Despite plans for significantly lower tuition, Ryerson was not without its critics.
“I think the problem is that law schools have become cash cows for universities,” said Jan Weir, a lawyer who teaches business law at the University of Toronto’s management school in Mississauga, Ont., in August. ”Only upper-middle-class kids can afford to go.”
It seemed “irresponsible to be bringing in even more prospective lawyers at a time when the current graduating cohorts are experiencing widespread articling position shortages and job shortages,” said Bencher Jeffrey Lem in August, after he voted against the proposed school at LSO’s Convocation earlier in the year.
Statistics from the law society and from Ryerson’s law school approval proposal FLSC show the average debt of first-year Ontario law students is $35,358, which rises to an average of $53,876 in the second year and $71,444.17 in the third year.

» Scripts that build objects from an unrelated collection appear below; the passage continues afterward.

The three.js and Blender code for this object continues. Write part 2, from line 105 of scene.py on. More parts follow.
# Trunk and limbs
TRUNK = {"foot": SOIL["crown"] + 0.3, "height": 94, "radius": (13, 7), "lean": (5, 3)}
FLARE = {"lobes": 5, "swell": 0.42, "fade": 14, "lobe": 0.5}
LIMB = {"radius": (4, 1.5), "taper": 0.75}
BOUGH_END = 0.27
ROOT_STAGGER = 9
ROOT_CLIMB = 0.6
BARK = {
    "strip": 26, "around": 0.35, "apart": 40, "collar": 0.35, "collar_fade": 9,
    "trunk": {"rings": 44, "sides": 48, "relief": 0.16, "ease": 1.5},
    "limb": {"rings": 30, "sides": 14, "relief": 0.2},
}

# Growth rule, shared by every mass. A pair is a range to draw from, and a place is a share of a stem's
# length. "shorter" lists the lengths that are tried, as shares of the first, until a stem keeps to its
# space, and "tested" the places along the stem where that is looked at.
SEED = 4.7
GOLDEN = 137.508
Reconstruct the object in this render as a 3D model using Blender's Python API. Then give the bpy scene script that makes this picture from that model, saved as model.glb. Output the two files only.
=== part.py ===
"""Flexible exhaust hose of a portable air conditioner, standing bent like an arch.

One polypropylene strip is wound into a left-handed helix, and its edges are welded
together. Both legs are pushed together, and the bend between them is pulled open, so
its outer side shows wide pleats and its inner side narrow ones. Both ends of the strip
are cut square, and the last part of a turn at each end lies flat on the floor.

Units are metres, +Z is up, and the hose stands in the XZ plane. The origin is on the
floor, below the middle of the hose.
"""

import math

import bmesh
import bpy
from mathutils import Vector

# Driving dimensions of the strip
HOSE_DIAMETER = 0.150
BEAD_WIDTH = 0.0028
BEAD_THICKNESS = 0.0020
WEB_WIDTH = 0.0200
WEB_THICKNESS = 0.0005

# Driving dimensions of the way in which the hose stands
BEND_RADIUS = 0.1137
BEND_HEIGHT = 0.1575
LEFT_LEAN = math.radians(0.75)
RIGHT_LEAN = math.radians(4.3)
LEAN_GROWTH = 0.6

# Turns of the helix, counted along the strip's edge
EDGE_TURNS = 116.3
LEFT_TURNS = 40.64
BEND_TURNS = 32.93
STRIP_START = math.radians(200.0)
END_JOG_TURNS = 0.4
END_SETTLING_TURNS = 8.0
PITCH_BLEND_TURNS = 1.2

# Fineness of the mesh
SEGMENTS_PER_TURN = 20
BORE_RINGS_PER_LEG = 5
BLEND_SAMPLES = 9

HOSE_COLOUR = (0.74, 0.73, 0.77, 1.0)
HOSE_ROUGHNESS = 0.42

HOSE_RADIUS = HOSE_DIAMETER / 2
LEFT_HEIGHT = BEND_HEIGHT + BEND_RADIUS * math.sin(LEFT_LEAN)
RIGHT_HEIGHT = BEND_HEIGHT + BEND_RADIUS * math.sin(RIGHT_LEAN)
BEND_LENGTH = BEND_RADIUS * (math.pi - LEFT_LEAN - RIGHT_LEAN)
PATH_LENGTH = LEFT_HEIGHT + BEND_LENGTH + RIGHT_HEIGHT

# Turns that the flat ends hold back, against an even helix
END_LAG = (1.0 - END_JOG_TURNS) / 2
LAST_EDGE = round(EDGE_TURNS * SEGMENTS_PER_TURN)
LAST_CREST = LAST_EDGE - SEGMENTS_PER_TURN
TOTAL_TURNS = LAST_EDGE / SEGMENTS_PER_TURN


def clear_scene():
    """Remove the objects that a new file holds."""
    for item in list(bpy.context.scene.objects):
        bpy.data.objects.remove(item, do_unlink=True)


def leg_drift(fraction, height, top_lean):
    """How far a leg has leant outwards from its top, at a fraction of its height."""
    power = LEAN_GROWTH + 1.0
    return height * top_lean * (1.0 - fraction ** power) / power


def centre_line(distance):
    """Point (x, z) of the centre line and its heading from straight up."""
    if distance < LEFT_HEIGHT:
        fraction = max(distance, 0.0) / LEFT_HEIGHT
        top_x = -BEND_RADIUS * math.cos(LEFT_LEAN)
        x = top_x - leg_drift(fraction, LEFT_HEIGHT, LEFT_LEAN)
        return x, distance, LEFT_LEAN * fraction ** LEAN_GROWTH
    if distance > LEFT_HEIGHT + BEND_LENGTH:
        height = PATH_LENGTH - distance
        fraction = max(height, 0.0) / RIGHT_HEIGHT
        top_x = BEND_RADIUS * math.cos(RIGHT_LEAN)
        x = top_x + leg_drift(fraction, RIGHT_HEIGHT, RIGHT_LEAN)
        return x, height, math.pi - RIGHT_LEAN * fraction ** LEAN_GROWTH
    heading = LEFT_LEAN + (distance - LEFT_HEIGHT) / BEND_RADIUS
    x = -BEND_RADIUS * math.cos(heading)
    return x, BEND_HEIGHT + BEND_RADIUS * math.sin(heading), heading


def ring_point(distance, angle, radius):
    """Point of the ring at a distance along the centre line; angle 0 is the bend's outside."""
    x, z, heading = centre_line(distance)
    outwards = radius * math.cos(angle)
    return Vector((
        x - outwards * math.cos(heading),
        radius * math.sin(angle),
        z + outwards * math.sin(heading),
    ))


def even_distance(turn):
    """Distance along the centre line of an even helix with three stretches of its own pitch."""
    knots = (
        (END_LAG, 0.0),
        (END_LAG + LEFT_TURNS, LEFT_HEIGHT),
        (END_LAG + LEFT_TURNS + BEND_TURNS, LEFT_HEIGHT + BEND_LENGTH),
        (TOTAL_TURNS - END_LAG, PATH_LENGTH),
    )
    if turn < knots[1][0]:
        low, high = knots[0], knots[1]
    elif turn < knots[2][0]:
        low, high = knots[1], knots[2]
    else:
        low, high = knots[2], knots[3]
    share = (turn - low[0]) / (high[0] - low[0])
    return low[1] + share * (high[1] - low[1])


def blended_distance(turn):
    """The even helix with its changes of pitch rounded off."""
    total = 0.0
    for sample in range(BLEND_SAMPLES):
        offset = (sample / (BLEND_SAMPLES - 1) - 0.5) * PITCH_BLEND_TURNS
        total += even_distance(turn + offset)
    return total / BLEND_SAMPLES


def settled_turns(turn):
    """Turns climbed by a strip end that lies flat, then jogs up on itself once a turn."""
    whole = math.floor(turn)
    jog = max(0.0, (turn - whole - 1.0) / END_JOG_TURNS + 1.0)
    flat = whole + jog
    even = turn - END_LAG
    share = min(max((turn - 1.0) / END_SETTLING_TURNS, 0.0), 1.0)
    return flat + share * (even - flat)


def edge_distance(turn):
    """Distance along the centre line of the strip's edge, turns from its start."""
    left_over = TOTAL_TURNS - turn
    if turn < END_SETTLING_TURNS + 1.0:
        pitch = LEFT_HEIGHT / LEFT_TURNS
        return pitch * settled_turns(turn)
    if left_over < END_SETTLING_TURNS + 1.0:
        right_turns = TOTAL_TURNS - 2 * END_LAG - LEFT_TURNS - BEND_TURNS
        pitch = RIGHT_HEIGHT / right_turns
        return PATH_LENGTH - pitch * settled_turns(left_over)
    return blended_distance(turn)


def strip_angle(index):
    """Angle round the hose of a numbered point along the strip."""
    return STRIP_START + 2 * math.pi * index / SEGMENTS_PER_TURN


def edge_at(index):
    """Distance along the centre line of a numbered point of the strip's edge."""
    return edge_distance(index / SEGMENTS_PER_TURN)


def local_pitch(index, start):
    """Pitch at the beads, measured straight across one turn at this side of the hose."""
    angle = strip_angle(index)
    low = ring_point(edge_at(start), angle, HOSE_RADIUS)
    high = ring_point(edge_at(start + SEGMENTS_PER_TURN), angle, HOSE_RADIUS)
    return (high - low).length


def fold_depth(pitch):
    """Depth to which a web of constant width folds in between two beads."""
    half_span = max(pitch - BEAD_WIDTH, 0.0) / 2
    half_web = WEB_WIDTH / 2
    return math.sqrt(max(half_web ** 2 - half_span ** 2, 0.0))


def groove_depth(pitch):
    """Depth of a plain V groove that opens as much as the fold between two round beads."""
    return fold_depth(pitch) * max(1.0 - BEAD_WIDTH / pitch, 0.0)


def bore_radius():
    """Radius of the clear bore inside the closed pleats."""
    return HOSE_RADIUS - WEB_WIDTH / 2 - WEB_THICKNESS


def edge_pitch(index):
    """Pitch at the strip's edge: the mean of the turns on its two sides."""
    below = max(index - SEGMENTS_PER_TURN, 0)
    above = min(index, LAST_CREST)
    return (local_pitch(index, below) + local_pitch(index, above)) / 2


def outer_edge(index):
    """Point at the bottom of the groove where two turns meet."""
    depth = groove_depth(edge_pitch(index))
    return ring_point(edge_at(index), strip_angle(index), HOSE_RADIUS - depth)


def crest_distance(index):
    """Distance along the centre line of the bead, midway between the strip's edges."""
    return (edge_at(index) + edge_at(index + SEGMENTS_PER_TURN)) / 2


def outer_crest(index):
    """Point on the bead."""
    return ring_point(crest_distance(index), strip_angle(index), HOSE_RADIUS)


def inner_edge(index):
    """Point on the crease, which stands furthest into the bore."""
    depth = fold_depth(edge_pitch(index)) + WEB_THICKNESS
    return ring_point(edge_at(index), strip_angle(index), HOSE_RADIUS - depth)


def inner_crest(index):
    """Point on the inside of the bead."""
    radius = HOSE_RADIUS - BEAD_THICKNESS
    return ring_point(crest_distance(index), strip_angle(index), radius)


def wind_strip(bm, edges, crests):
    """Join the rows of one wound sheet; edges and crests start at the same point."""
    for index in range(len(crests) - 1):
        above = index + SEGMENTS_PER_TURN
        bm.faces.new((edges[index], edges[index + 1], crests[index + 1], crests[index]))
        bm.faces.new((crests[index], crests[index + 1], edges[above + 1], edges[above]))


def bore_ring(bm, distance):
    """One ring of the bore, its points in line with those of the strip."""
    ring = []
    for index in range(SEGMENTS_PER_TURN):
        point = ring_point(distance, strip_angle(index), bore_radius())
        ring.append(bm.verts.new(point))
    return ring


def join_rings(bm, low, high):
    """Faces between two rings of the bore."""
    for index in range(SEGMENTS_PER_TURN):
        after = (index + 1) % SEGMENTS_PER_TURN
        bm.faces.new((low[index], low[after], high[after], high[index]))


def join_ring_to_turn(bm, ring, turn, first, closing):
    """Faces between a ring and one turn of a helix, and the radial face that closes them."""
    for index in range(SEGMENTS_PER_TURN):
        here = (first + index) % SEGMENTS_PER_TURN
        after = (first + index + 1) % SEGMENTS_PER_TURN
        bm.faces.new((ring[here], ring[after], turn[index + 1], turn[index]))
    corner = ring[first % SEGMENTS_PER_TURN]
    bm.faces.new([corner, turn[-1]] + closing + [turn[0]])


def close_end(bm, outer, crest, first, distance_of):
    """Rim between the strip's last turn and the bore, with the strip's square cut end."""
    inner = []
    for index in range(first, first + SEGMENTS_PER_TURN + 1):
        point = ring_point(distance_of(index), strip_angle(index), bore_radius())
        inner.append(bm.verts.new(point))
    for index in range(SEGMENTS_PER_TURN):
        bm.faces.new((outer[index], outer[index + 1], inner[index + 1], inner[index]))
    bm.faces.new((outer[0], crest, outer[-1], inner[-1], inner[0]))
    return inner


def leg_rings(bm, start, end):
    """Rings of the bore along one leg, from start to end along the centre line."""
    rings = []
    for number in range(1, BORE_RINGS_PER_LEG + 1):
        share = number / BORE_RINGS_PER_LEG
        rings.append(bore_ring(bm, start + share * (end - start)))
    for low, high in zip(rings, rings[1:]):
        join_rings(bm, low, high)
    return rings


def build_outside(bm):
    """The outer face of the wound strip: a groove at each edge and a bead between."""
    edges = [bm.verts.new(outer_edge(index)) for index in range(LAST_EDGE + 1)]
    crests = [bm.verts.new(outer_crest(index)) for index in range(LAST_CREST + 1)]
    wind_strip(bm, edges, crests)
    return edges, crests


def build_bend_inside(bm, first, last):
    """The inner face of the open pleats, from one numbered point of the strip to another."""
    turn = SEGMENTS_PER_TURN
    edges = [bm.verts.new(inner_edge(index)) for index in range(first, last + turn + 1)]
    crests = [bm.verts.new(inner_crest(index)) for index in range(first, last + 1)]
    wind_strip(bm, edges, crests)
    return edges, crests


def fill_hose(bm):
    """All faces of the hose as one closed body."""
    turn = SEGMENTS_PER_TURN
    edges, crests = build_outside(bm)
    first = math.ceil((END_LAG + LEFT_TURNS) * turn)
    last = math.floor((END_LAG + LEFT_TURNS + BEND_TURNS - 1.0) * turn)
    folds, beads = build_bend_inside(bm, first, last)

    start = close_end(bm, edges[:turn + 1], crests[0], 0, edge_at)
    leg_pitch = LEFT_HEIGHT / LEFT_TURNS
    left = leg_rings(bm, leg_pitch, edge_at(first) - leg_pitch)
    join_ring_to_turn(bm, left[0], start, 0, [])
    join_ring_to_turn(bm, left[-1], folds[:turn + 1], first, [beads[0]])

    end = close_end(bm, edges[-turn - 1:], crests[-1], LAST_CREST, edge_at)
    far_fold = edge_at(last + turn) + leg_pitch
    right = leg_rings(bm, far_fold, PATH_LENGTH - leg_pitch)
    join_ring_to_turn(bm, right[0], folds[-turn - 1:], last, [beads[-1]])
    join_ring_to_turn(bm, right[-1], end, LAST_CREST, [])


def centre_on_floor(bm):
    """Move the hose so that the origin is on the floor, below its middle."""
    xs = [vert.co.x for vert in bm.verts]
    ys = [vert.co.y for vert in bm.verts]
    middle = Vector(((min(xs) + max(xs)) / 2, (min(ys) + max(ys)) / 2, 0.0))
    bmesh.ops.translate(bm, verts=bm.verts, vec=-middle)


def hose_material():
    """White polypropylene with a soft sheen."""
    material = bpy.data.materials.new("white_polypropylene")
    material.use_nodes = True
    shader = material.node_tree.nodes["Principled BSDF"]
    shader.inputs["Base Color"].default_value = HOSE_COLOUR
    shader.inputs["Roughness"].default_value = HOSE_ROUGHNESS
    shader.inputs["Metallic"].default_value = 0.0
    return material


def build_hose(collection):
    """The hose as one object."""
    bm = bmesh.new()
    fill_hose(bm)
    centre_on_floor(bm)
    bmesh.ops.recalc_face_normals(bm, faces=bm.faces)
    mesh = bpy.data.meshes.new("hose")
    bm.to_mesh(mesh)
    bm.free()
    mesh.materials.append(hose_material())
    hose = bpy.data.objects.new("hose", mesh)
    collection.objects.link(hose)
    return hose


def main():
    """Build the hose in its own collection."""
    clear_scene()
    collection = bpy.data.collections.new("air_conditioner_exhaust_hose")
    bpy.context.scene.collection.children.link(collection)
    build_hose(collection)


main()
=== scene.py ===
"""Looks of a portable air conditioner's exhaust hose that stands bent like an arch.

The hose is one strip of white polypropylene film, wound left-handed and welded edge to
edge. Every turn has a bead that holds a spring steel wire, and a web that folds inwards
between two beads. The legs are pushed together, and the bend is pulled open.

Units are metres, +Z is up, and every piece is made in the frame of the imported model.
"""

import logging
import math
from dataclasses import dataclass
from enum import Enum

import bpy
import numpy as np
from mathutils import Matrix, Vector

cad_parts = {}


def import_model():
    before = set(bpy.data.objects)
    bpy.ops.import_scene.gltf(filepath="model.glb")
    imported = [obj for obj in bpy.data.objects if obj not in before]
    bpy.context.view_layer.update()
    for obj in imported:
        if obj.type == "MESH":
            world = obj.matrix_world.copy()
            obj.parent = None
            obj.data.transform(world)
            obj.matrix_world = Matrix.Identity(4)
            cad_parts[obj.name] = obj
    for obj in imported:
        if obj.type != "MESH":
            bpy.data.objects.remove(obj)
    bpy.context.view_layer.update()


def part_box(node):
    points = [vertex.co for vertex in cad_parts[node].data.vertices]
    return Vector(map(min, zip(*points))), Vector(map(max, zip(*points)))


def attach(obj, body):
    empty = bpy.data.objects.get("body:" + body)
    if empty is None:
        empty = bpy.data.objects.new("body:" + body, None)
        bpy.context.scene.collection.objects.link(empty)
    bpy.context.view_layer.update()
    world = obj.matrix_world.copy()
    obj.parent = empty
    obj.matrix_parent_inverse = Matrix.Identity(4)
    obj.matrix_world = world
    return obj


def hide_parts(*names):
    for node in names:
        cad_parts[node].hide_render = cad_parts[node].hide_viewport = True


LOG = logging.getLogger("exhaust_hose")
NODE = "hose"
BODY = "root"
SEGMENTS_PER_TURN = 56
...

Then comes the challenge of finding a job to pay down that debt. A May 2018 report about the lawyer licensing process by the Law Society of Ontario’s Professional Development and Competence Committee said only 10 per cent of Ontario law firms currently provide articling positions. An estimate by the Higher Education Quality Council of Ontario projects 1.6 new licensed lawyers for every one practising position in Ontario by 2025.
In October, the law society finished a consultation on four options for lawyer licensing — and the training path for Ontario’s future lawyers depends on what Convocation decides. Proposals range from having a “Practice Essentials Course” for aspiring solo practitioners to removing articling altogether and having all candidates complete a virtual law practice program. The LSO’s Professional Development and Competence Committee says it will develop recommendations for Convocation’s consideration early in 2019 based on the feedback it received.